Do You Live Near A Giant Impact Crater? This Website Lets You Find Out

Do You Live Near A Giant Impact Crater? This Website Lets You Find Out

Once upon a time, several billion years ago, Earth was pelted with giant asteroids and comets with horrifying frequency. These would-be worlds and distant ice balls can still pop into our planetary neighbourhood from time to time, but the era of frequent planetary pinball games looks to be over. In the eons since, massive impacts became less frequent, but every now and then a sizeable chunk of rock slammed into the Earth, giving it a brand-new scar.

The pits these momentous meetings of planet and space rock have left behind have often succumbed to erosion, but some still remain. The problem is that you wouldn’t often know you’re wandering into one of them because, well, civilisation happened and the raw earth was paved over. Fortunately, as spotted by Twitter user and space aficionado Jason Major (@JPMajor), there’s a website (click here!) that can lets you know if you live near one of these preserved rocky cauldrons.

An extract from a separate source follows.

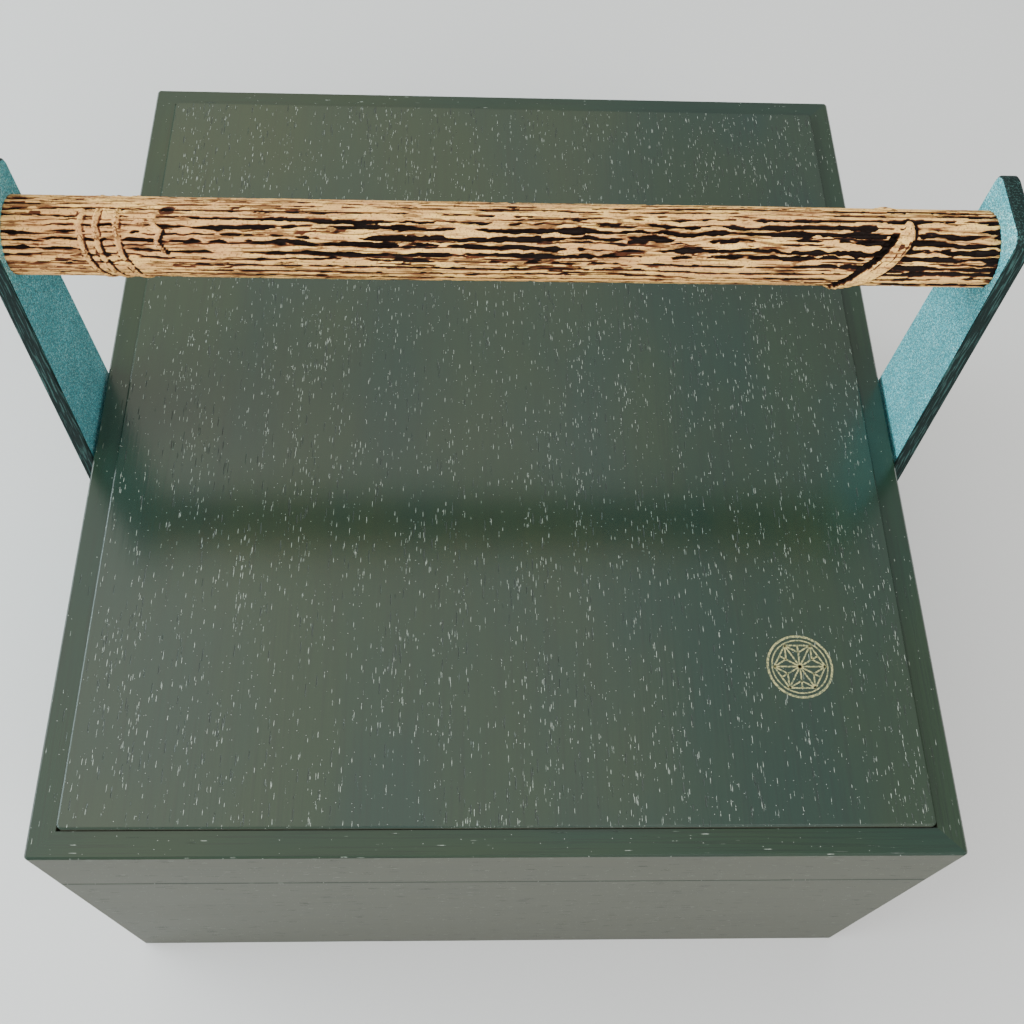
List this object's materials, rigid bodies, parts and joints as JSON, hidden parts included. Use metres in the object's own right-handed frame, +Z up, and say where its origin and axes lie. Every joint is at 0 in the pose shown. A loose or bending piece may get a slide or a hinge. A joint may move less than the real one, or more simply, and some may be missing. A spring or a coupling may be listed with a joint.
{
  "type": "lidded carrying box for tea utensils",
  "caption": "Rectangular lacquered box with a flush lift-off lid, a shallow inner tray and a fixed carrying handle: tapered side plates joined by a ridged bamboo bar.",
  "frame": {"origin": "centre of the box's resting edge, on the surface that it stands on", "axes": "+Z up, -Y towards the front, +X to the right along the handle bar"},
  "size_m": [0.3164, 0.336, 0.281],
  "materials": {
    "case_lacquer": "gloss dark green-black lacquer over fine grain",
    "lid_panel_lacquer": "satin-gloss grey-green lacquer over open-pored wood",
    "lid_frame_lacquer": "satin-gloss grey-green lacquer",
    "inner_lacquer": "satin black-brown lacquer",
    "tray_wood": "oiled light wood",
    "plate_lacquer": "teal lacquer with fine metal flake on the broad faces, dark on the edges",
    "packing_wood": "dark matt wood",
    "peg_wood": "smoked bamboo pegs and hardwood dowels",
    "bamboo": "natural ridged bamboo, dark in the valleys"
  },
  "bodies": {
    "case": {"case_front": "case_lacquer", "case_back": "case_lacquer", "case_left": "case_lacquer", "case_right": "case_lacquer", "case_bottom": "inner_lacquer", "collar_front": "inner_lacquer", "collar_back": "inner_lacquer", "collar_left": "inner_lacquer", "collar_right": "inner_lacquer", "tray_ledge_left": "inner_lacquer", "tray_ledge_right": "inner_lacquer", "handle_plate_left": "plate_lacquer", "handle_plate_right": "plate_lacquer", "handle_packing_left": "packing_wood", "handle_packing_right": "packing_wood", "handle_pegs_left": "peg_wood", "handle_pegs_right": "peg_wood", "handle_dowel_left": "peg_wood", "handle_dowel_right": "peg_wood", "handle_bar": "bamboo"},
    "lid": {"lid_panel": "lid_panel_lacquer", "lid_front": "lid_frame_lacquer", "lid_back": "lid_frame_lacquer", "lid_left": "lid_frame_lacquer", "lid_right": "lid_frame_lacquer"},
    "tray": {"tray_front": "tray_wood", "tray_back": "tray_wood", "tray_left": "tray_wood", "tray_right": "tray_wood", "tray_bottom": "tray_wood"}
  },
  "joints": [
    {"name": "lid_lift", "type": "slide", "parent": "case", "child": "lid", "axis": [0, 0, 1], "range_m": [0, 0.08]},
    {"name": "tray_lift", "type": "slide", "parent": "case", "child": "tray", "axis": [0, 0, 1], "range_m": [0, 0.02]}
  ]
}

The site appears to be perpetually under construction by its owner, Dr Robert Beauford (who studied meteorites and impact craters at the University of Arkansas), so its current listing is perhaps incomplete. The crater sites are also limited to those found in the United States. But this work-in-progress is nevertheless a fun resource. Check it out — it might alter your perspective when you realise you once drove through somewhere that was wrecked by a blast so powerful it makes the sum total of the entire country’s Fourth of July fireworks look laughable.

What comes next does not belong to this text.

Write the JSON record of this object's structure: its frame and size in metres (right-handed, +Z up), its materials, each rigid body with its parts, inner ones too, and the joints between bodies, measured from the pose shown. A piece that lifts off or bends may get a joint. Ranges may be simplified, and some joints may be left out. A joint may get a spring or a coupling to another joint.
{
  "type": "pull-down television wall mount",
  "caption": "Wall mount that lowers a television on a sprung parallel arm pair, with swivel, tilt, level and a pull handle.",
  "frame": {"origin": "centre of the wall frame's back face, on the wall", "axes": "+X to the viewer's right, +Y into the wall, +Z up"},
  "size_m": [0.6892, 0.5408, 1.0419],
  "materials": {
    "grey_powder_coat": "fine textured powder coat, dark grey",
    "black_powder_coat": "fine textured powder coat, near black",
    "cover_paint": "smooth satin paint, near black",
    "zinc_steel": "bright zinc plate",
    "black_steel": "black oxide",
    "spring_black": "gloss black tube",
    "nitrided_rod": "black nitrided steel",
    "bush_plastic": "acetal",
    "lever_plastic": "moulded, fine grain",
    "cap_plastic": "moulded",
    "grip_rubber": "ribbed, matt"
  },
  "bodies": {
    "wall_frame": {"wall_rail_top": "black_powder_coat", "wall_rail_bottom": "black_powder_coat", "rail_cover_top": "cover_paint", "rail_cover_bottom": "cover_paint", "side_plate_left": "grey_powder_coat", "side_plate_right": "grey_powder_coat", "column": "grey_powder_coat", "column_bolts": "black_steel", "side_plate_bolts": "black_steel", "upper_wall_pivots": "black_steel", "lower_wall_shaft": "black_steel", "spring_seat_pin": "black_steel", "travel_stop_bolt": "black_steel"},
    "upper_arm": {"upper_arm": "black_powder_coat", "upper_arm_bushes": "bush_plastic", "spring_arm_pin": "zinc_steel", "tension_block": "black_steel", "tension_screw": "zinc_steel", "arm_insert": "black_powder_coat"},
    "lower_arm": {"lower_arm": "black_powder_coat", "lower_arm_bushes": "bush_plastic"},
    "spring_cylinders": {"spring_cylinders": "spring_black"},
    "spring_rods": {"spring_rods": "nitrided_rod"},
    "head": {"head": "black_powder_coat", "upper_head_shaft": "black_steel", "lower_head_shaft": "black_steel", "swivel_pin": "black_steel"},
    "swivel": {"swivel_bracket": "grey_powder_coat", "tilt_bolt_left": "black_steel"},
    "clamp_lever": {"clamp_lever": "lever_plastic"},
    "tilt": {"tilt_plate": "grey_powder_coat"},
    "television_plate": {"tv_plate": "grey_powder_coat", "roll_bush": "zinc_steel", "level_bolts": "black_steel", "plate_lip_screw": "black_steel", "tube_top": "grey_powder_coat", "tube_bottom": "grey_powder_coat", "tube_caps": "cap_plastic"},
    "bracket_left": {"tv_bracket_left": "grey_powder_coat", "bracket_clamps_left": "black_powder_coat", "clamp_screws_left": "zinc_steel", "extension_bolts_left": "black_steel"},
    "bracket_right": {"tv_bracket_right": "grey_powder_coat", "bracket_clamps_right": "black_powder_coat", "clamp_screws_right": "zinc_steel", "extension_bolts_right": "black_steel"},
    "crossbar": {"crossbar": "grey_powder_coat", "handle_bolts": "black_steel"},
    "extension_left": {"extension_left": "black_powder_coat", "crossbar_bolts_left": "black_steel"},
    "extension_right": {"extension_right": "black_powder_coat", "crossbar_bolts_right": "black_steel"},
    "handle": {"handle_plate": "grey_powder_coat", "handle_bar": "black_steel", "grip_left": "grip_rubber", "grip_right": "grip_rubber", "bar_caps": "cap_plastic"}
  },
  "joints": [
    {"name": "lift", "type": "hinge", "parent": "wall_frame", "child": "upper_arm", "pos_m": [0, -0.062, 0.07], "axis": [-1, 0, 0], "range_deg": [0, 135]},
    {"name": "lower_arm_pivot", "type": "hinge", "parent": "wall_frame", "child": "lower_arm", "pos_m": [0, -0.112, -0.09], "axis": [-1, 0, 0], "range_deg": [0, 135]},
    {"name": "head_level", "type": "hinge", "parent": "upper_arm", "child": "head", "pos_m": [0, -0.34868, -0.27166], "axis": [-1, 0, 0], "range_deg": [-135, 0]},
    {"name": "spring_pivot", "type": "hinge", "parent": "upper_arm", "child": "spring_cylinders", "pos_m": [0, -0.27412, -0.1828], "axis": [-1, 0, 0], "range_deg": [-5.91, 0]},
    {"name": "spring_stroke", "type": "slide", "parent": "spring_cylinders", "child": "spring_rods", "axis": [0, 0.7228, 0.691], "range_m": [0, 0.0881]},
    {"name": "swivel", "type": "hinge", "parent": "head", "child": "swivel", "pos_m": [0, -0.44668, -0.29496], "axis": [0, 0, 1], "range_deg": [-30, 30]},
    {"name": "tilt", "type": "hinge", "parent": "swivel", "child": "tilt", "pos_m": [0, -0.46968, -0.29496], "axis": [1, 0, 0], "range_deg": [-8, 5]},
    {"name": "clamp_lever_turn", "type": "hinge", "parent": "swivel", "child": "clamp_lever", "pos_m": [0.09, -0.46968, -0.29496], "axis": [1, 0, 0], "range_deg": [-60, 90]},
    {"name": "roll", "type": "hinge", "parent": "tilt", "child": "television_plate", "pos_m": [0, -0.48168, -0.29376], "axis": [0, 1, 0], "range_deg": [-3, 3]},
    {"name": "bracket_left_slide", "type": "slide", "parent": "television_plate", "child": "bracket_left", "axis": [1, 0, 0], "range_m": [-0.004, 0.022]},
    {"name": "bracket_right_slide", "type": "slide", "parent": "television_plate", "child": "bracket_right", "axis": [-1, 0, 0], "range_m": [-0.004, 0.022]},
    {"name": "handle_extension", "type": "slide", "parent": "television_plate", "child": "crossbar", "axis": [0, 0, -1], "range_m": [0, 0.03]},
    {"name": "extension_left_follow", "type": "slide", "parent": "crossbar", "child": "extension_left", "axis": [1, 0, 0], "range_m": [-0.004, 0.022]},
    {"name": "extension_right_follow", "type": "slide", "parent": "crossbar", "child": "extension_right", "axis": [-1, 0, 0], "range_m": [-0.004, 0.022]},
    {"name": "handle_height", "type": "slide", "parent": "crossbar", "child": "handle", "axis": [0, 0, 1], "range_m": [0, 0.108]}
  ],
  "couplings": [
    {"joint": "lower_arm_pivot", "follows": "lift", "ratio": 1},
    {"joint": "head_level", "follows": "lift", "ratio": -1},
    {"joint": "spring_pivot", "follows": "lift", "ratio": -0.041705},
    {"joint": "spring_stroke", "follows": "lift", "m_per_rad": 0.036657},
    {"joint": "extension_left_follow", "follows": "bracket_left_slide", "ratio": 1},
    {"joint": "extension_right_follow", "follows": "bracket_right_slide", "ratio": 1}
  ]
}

The Des Plains Impact Crater in Illinois is a great example. Around 280 million years ago, a rock the size of a small village smashed into what is now North America, digging out a hole five miles across. Today, that spot hosts the city of Des Plaines, home to 60,000 people.

You would think that such a profoundly prominent pit would be quickly noticed by anyone living there. But it’s actually invisible; it has no surface expression whatsoever, so it can’t even be seen from orbit. The crater was only discovered when drilling efforts dug up strange minerals and textures typically generated through impacts.

This stealthy quality is one shared by most of Earth’s impact craters. Some do stand out as plain as day, particularly if they were carved out of what is now an arid sandy desert and are geologically youthful (hello, Arizona’s Barringer impact crater). But many of the planet’s impact-related injuries can’t be found. That’s because, unlike the rest of the inner solar system’s members, Earth is excellent at burying its own past.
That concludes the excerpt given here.